Adversity has helped me become a stronger, wiser person, and getting sober after two decades of drinking has made my life even better. Today, I live my life in gratitude knowing that several times I should have been dead, but God had his protective hand over me. I believe that my success today isn’t about Dave Anderson, but my higher purpose is about being able to make a positive difference in the lives of others who need a second chance, or sometimes even a first chance. I am here to serve.

David Anderson

EPILOGUE: David W. Anderson is considered the nation’s foremost Native American entrepreneur. Besides his restaurants, Anderson helped found three publicly traded companies, thus creating over twenty thousand new jobs. He was also selected by President George W. Bush to be the Assistant Secretary for the U.S. Department of Interior for Indian Affairs with a $2 billion budget, overseeing ten thousand employees. This position required a full Senate confirmation.

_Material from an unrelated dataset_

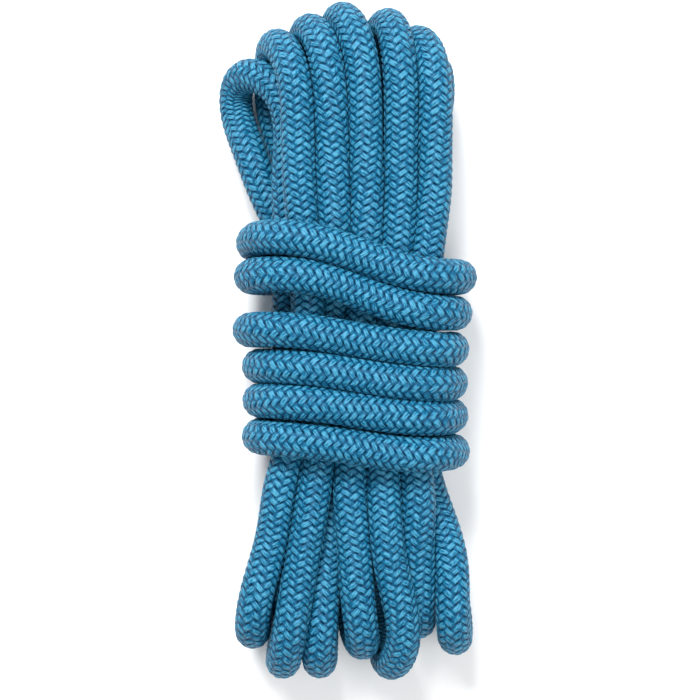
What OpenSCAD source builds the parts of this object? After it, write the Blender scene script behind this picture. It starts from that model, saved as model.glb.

Anderson has since stepped down from his government position to concentrate on philanthropic efforts and has given over $8 million back to his community. He also serves on many boards, including the National Board of Governors for the Boys and Girls Clubs of America.

Making a lifelong commitment to help at-risk Native American youth, Anderson created the LifeSkills Center for Leadership. Located in Minnesota, the center helps young people to believe in themselves and to dream big. The nonprofit has had such a profound impact helping Native American youth that Oprah Winfrey awarded Anderson her Angel Network Award in 2002.